* [Exercise directions]:
Return, exactly as written, the run of lines that begins at the line containing "Write part 2" and ends at the line containing "material with its". Nothing outside that run belongs in the answer.

——————

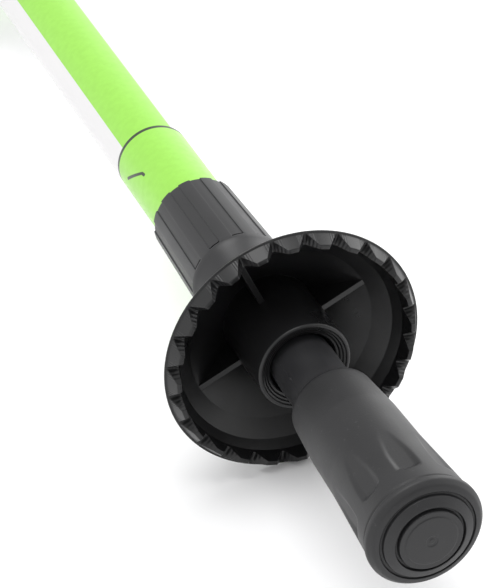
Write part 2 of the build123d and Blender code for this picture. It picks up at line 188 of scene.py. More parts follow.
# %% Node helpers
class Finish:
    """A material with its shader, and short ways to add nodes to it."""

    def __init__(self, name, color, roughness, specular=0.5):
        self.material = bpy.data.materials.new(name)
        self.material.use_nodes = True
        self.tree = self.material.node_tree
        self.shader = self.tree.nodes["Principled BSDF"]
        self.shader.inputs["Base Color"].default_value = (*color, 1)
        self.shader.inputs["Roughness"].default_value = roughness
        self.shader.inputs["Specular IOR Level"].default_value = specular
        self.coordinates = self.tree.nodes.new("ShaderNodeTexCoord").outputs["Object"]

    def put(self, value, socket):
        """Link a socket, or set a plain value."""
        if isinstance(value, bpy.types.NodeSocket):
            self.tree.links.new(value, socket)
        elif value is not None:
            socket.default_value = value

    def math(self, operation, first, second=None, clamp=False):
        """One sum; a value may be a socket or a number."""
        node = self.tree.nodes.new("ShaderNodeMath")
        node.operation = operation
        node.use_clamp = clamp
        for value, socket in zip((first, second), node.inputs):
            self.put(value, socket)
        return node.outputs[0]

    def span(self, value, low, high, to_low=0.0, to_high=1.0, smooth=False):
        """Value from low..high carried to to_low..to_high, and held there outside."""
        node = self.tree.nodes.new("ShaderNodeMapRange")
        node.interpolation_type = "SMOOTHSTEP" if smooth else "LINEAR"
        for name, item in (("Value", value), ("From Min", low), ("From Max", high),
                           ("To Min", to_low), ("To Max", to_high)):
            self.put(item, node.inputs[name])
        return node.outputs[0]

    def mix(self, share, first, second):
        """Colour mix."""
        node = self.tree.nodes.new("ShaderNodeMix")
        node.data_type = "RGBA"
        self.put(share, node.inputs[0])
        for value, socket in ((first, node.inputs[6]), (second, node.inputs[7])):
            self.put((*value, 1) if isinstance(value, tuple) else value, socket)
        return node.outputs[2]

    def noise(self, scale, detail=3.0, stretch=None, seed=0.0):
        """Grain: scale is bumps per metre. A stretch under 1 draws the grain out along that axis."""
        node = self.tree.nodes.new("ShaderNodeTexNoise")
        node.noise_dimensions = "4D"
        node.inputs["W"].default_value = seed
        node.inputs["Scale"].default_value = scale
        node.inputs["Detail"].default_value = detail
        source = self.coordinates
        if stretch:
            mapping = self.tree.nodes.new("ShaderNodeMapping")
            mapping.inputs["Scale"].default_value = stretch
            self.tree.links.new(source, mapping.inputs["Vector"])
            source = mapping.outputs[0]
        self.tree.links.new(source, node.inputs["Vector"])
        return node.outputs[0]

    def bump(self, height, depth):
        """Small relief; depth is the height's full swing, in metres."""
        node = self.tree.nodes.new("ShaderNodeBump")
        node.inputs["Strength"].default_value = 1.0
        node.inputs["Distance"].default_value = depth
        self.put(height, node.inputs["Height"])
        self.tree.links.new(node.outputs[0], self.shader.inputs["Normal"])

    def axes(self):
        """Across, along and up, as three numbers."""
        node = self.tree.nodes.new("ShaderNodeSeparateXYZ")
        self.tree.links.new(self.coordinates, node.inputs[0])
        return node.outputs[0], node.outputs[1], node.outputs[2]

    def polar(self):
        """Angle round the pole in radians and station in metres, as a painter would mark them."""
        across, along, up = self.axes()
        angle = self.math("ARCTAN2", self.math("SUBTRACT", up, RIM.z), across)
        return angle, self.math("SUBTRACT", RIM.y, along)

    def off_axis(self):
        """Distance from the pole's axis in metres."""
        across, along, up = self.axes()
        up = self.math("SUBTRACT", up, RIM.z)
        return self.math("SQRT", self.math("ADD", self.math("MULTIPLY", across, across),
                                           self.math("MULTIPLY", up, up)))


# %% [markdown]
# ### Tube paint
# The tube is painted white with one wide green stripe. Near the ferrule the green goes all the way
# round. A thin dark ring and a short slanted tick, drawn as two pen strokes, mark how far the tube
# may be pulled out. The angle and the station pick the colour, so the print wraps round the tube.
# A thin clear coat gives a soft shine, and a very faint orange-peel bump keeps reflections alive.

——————

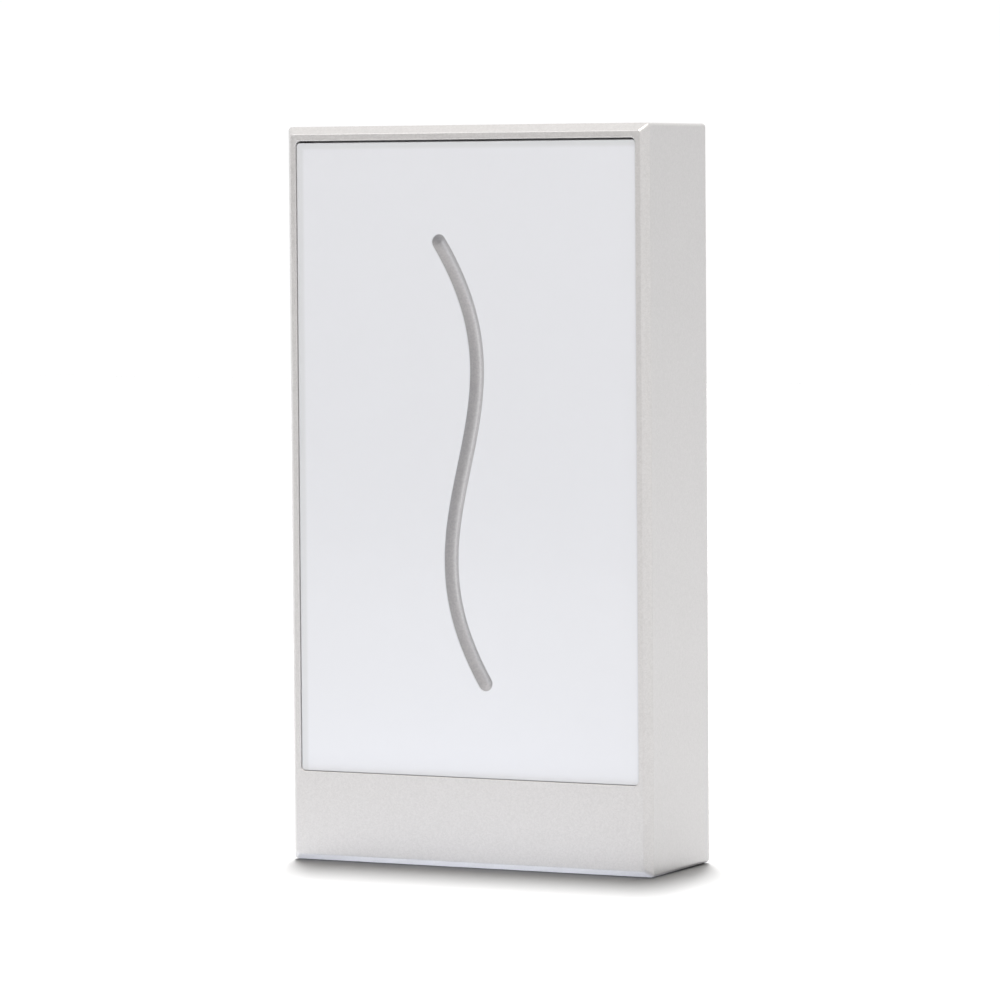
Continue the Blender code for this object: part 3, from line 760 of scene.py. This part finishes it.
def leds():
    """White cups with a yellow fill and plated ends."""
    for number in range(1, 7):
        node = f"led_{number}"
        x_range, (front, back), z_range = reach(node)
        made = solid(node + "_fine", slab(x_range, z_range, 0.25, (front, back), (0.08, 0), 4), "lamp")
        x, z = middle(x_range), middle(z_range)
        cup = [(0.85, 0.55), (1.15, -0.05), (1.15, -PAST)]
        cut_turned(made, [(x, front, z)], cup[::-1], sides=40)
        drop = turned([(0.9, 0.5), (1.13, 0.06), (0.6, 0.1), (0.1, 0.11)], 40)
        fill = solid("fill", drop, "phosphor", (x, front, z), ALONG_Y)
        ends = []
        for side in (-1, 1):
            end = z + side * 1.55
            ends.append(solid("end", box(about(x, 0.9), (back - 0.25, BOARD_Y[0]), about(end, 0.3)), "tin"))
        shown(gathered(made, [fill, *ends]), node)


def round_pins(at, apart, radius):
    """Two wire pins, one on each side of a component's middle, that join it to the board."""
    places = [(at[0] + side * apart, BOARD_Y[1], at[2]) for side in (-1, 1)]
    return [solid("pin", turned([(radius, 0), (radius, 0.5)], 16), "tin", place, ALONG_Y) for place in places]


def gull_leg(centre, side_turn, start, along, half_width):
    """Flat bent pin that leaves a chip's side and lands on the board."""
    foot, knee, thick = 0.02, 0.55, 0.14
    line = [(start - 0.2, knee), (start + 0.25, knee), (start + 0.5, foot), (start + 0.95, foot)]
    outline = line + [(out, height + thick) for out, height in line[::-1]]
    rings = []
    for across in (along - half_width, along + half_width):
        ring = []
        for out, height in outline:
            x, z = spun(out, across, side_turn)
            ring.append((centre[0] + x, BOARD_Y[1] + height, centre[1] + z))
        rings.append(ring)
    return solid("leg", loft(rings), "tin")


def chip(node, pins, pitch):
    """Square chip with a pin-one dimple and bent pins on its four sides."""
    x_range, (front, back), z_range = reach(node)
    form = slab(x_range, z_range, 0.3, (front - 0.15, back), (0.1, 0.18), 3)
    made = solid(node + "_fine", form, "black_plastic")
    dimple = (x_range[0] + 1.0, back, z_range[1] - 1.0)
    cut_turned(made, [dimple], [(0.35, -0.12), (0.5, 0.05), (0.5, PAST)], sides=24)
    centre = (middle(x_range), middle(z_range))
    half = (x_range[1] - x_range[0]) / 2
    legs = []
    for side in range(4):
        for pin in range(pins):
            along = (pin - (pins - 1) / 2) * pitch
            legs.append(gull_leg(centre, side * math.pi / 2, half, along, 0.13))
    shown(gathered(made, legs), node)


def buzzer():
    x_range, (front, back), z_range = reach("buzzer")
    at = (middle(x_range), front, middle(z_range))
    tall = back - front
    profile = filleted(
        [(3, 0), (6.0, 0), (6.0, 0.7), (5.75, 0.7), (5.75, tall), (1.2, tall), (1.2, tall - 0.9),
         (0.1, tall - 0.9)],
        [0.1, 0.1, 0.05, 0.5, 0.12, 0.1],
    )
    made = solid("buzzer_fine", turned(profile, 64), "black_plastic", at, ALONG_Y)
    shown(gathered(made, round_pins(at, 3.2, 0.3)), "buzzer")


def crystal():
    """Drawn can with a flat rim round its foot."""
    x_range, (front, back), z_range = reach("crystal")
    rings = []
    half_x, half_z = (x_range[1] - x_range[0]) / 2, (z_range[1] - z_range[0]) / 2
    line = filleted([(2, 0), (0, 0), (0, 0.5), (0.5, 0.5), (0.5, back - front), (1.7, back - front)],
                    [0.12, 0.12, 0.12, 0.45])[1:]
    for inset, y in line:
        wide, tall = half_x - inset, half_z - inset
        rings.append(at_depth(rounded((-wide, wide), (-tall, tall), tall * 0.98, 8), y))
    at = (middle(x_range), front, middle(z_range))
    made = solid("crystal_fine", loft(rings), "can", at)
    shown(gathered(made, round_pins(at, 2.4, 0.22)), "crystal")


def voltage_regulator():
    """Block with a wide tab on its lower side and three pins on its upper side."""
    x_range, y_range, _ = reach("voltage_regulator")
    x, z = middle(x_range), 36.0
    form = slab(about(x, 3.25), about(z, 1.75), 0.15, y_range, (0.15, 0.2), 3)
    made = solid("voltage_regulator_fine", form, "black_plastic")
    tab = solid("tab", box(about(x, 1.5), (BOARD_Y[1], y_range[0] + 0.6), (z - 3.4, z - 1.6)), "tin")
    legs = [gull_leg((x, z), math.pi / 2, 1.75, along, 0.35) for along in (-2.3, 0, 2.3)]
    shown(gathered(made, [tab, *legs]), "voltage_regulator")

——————

* [Response to this exercise]:
Write part 2 of the build123d and Blender code for this picture. It picks up at line 188 of scene.py. More parts follow.
# %% Node helpers
class Finish:
    """A material with its shader, and short ways to add nodes to it."""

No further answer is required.